Friday 11 April 2014

Different subprocess in Peripheral Gateway

The PG provides an abstraction layer between the peripheral (usually an ACD or IVR)
and the UCCE central controller. With UICM and UCCH, the supported peripherals can
be from many vendors, but with UCCE, the peripheral that provides call control for the
agent devices is the Unified CM, with Cisco Unified IP IVR or Cisco Customer Voice
Portal (CVP) providing IVR and call queuing.
Similar to the router and logger nodes, the PGs are deployed in a duplex manner, but
their physical location varies depending on the deployment architecture used. Typically,
the duplex PG pair will be deployed at the same location as the ACD. For example, in a
distributed call processing model using two or more independent Unified CM clusters, a
duplex PG pair would be deployed at each of the sites coresident with the Unified CM
cluster. This rule is true for all deployment models with the exception of the Clustering
Over the WAN model. With this deployment model, the Unified CM cluster is typically
split over two sites. Each site contains one side of the UCCE central controller, including
a PG.A single PG pair can service more than one peripheral. In typical UCCE deployments, the
PGs usually service both the Unified CM cluster and the IVRs, but for larger deployments,
dedicated PGs can be used.ACD PGs, including Unified CM PGs, also have the CTI Server process and, if required,the CTI OS Server.
The type of ACD being deployed reflects directly on the different PIM process installed.
UCCE uses the Enterprise Agent PIM (eagtpim) process, which is named after a remote
agent component used in early versions of UCCE that allowed agents to work using analog
cards installed in their PC rather than being connected to an ACD. This feature was
withdrawn from UCCE a long time ago.
The PG node processes are as follows:

mdsproc: The Message Delivery Service : The Message Delivery Service (MDS) process manages message delivery between the processes running on the PG.

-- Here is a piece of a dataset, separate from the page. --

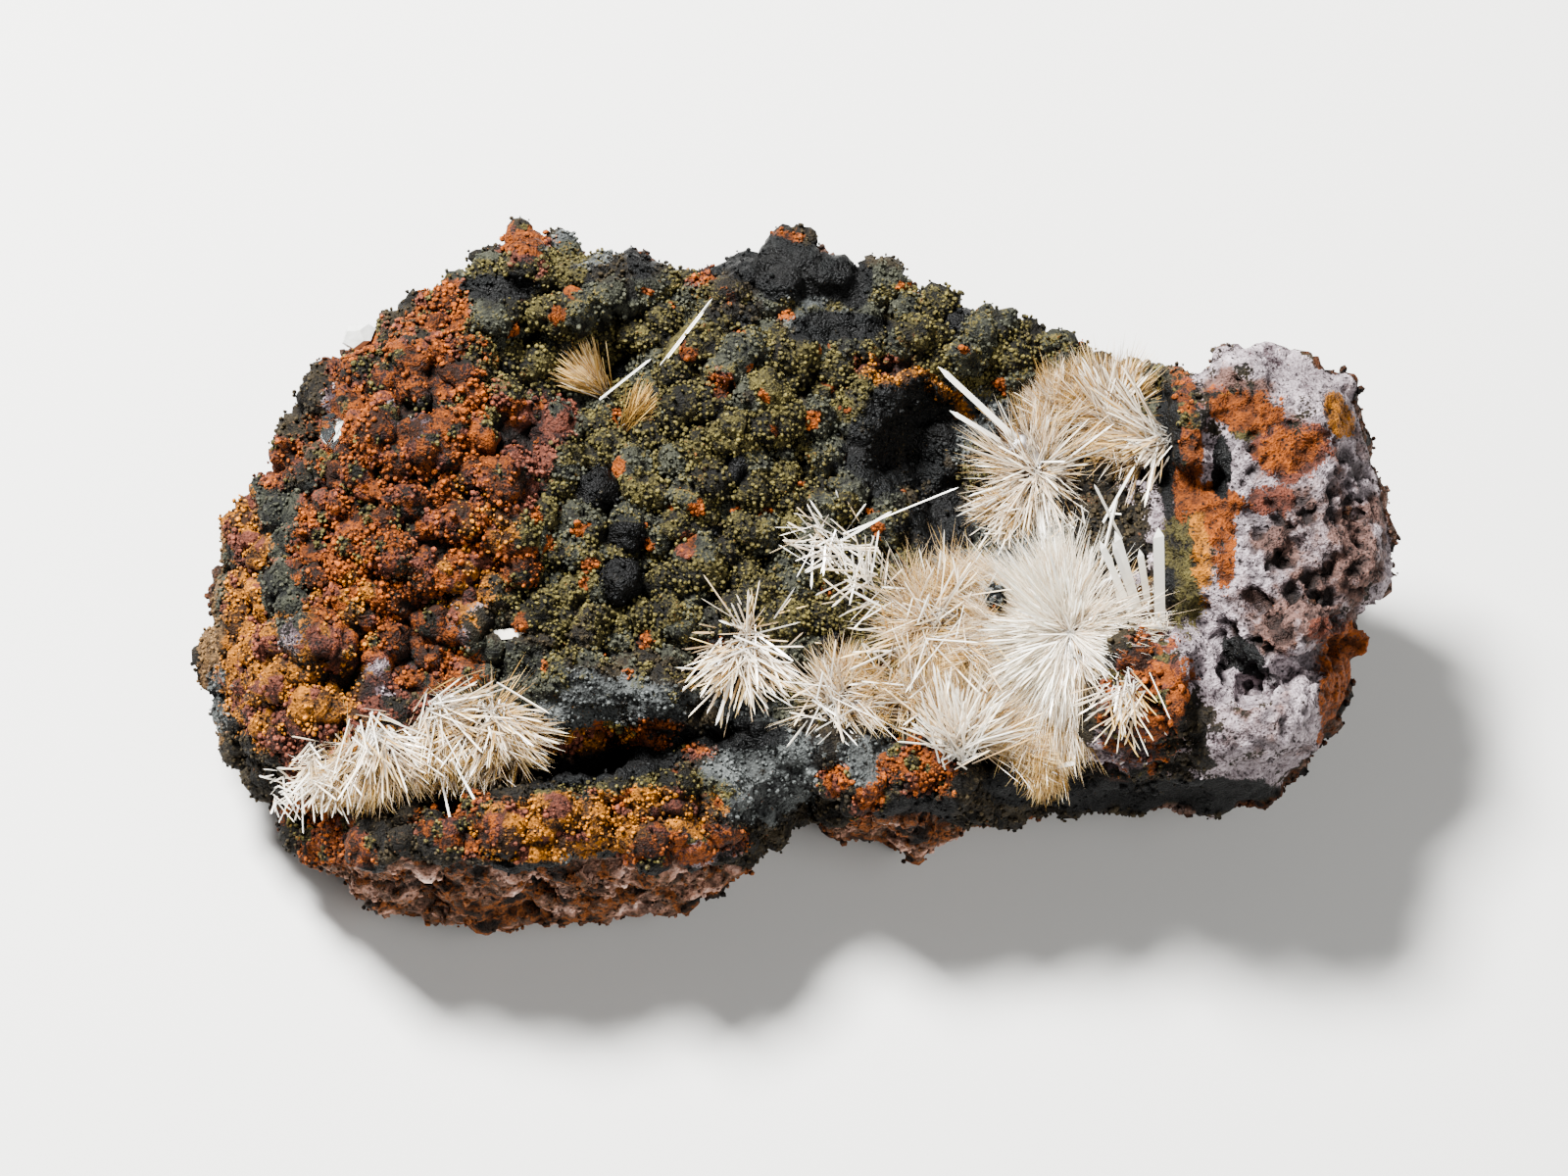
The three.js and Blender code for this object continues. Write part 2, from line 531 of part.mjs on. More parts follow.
// A ball squashed onto the rock, with corners drawn out to crystal tips, no two of them side by side.
function burrSolid({ root, bearing, reach, detail }, grow = 0) {
  const g = mergeVertices(bareGeometry(new THREE.IcosahedronGeometry(1, detail)), 1e-4);
  const { position } = g.attributes;
  const tips = new Set();
  const beside = Array.from({ length: position.count }, () => new Set());
  for (let k = 0; k < g.index.count; k += 3) {
    const corners = [0, 1, 2].map((c) => g.index.getX(k + c));
    corners.forEach((c) => corners.forEach((d) => beside[c].add(d)));
  }
  beside.forEach((near, k) => [...near].some((n) => tips.has(n)) || tips.add(k));
  const p = new THREE.Vector3();
  for (let k = 0; k < position.count; k++) {
    p.fromBufferAttribute(position, k);
    const facing = (THREE.MathUtils.radToDeg(Math.atan2(p.y, p.x)) + 360) % 360;
    const open = p.z > 0.85 || (facing >= bearing[0] && facing <= bearing[1]);
    const share = tips.has(k) && open ? mix(longShare, 1, chance(k, detail, 8)) : shortShare;
    p.multiplyScalar(reach * share + grow);
    position.setXYZ(k, p.x, p.y, p.z * fanHeight);
  }
  g.rotateX(Math.PI / 2 - THREE.MathUtils.degToRad(leanDeg));
  return solidOf(g.translate(...onTable(root, surfaceHeight(root)).toArray()));
}

function spraySolid({ fans: burrs, blades }, grow = 0) {
  const solids = [...burrs.map((f) => burrSolid(f, grow)), ...blades.map((b) => bladeSolid(b, grow))];
  return solids.reduce((a, b) => a.add(b));
}

function grainSolid({ at, size }) {
  const g = new THREE.DodecahedronGeometry(1).scale(...size).rotateX(0.5).rotateZ(0.4);
  return solidOf(g.translate(...onTable(at, surfaceHeight(at) + size[2] * 0.6).toArray()));
}

const finishes = {
  gossan: { color: '#6b5a3c', roughness: 0.95, metalness: 0 },
  scholzite: { color: '#e8dcc2', roughness: 0.35, metalness: 0 },
  quartz: { color: '#dfe0da', roughness: 0.3, metalness: 0 },
};

function named(name, solid, finish) {
  const mesh = new THREE.Mesh(geometryOfSolid(solid), new THREE.MeshStandardMaterial(finish));
  mesh.name = name;
  return mesh;
}

const lump = rock();
const cutter = solidOf(grown(geometryOfSolid(lump), crystalGap));

// The largest piece of a solid that is left clear of the rock and of what is cut with it.
function seated(solid, others = null) {
  const clear = others ? solid.subtract(cutter).subtract(others) : solid.subtract(cutter);
  return clear.simplify(crystalTolerance).decompose().sort((a, b) => b.volume() - a.volume())[0];
}

const specimen = new THREE.Group();
specimen.add(named('gossan_matrix', lump, finishes.gossan));
let taken = null;
for (const [name, spray] of Object.entries(sprays)) {
  specimen.add(named(name, seated(spraySolid(spray), taken), finishes.scholzite));
  const room = spraySolid(spray, crystalGap);
  taken = taken ? taken.add(room) : room;
}
for (const [name, crystal] of Object.entries(loose))
  specimen.add(named(name, seated(bladeSolid(crystal)), finishes.scholzite));
for (const [name, grain] of Object.entries(grains))
  specimen.add(named(name, seated(grainSolid(grain)), finishes.quartz));

export default specimen;
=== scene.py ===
import math

import bpy
import numpy as np
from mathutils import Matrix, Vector, noise
from mathutils.bvhtree import BVHTree
from mathutils.kdtree import KDTree


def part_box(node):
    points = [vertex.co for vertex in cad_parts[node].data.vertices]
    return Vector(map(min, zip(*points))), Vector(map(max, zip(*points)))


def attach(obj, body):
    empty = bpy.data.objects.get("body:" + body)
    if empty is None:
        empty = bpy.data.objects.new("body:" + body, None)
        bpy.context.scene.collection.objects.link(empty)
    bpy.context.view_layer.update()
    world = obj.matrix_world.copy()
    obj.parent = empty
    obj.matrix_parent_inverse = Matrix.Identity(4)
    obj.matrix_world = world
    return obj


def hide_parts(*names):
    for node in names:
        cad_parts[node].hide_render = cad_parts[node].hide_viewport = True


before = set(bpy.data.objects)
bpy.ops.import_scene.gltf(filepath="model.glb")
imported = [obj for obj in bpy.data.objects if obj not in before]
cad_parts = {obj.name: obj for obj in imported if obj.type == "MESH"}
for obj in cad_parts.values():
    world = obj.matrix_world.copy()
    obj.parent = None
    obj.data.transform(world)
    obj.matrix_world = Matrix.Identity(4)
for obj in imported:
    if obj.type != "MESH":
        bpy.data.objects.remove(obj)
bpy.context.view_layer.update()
dice = np.random.default_rng(11)
mm = 0.001

# The crystal side is laid out in mm: u across it and v up it, seen square on from this elevation.
side = {"elevation": 60.0, "middleY": 8.9}
sinE = math.sin(math.radians(side["elevation"]))
cosE = math.cos(math.radians(side["elevation"]))
upSide = np.array([0, sinE, cosE])
offSide = np.array([0, -cosE, sinE])


def srgb(colour):
    parts = [int(colour[i : i + 2], 16) / 255 for i in (1, 3, 5)]
    return tuple(c / 12.92 if c <= 0.04045 else ((c + 0.055) / 1.055) ** 2.4 for c in parts) + (1.0,)


def addNode(tree, kind, inputs=None, **settings):
    node = tree.nodes.new("ShaderNode" + kind)
    for name, value in settings.items():
        setattr(node, name, value)
    for socket, value in (inputs or {}).items():
        if isinstance(value, bpy.types.NodeSocket):
            tree.links.new(value, node.inputs[socket])
        else:
            node.inputs[socket].default_value = value
    return node


def attributeOf(tree, name):
    return addNode(tree, "Attribute", attribute_name=name).outputs["Fac"]


def noiseOf(tree, place, size, detail):
    # noise with lumps about this wide, in mm
    scale = 1 / (size * mm)
    return addNode(tree, "TexNoise", {"Vector": place, "Scale": scale, "Detail": detail}).outputs["Fac"]


def mathOf(tree, operation, *values):
    return addNode(tree, "Math", dict(enumerate(values)), operation=operation).outputs[0]


def stretched(tree, value, low, high, least=0.0, most=1.0):
    span = {"Value": value, "From Min": low, "From Max": high, "To Min": least, "To Max": most}
    return addNode(tree, "MapRange", span).outputs[0]


def mixed(tree, part, under, over, **settings):
    return addNode(tree, "Mix", {0: part, 6: under, 7: over}, data_type="RGBA", **settings).outputs[2]


def newMaterial(name):
    material = bpy.data.materials.new(name)
    material.use_nodes = True
    tree = material.node_tree
    return material, tree, tree.nodes["Principled BSDF"]


def smoothStep(value, low, high):
    t = np.clip((value - low) / (high - low), 0, 1)
    return t * t * (3 - 2 * t)


def pointsOf(piece, what="co"):
    values = np.empty(len(piece.data.vertices) * 3)
    piece.data.vertices.foreach_get(what, values)
    return values.reshape(-1, 3)


def onSide(points):
    # u and v in mm of points in metres
    moved = points / mm - [0, side["middleY"], 0]
    return moved[:, 0], moved @ upSide


def setAttribute(piece, name, values):
    layer = piece.data.attributes.new(name, "FLOAT", "POINT")
    layer.data.foreach_set("value", np.ascontiguousarray(values, dtype=np.float32))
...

opc-cce: The Open Peripheral Controller is the heart of the PG. The OPC is responsible
for synchronization with the other PG as part of the PG pair and prepares the call records for the UCCE database.

pgagent: The Peripheral Gateway Agent (PGAgent) manages the session layer communication between the PG and the ccagent process running on the router. When
deployed as a duplex pair, the pgagent process window displays with which side of
the central controller router it maintains an active connection. If the process windowdisplays InSvc A:Active B:Idle, you could determine that pgagent has an active connectionwith ccagent on Router A; therefore, only heartbeat traffic is being sent to Router B. Router-side preference is configured during PG setup. The PG can be configured to have preference as Side A, Side B, or no preference. This preference is typically used to engineer traffic routing when the PGs are deployed remotely from the central controller but is also used during failure scenarios. Should the preferred side go offline, the nonpreferred side will take over. When the preferred side comes back online, the active side will switch back again. This switchback does not occur if the PGs are configured with no preferred sides.

testsync: The Testsync process provides an application interface for the various test and debugging tools to connect to.

jtapigw: Many third-party applications communicate with a Unified CM cluster using
a Cisco-proprietary JTAPI. For the Jtapigw process to function, the Cisco JTAPI
driver needs to be installed on the PG. Cisco JTAPI is available from the Plugins page
on the Unified CM servers. You should ensure that the version of JTAPI installed on
the PG is the same version of JTAPI available from the Unified CM server.

eagtpim: This is the Enterprise Agent PIM process that connects to the jtapigw
process required for connection to a Unified CM cluster.

ctisvr: The Computer Telephony Integration (CTI) server process is installed on PGs,
where the peripheral communicates real-time agent data to the PG and the agents use
a CTI-enabled desktop application to inform the PG of agent state changes and information including CTI data (wrap-up codes, reason codes, and call data updates). The ctisvr process communicates with the OPC process running on the PG. Throughout
early versions of UICM, the CTI Server provided the native connection to all agent
desktop applications and third-party applications that required real-time data such as wallboards and call recording, where data tagging is used. To support developers and make the solution more scalable, Cisco developed the CTI Object Server (CTI OS) and requested that all CTI applications developed now be against CTI OS rather than the CTI Server.

ctios server: The CTI OS Server process establishes a connection to the CTI Server
process and provides an interface for desktop and third-party applications to develop nagainst using the CTI OS Toolkit. The ctios server also establishes a connection to its duplex pair to provide resiliency. The title bar of the CTI OS process window displays the IP address and port of the active CTI Server it is connected to. It also displays the IP port that the process is listening on. An example of this display is [ACTIVE, CG 192.168.15.30, CGPort 42027, Listen Port: 42028].

vrupim: The Vrupim process is the PIM for IVRs connected through the GED125
specification. It is common for deployments with multiple IP IVRs to have several
Vrupim processes running on the same PG.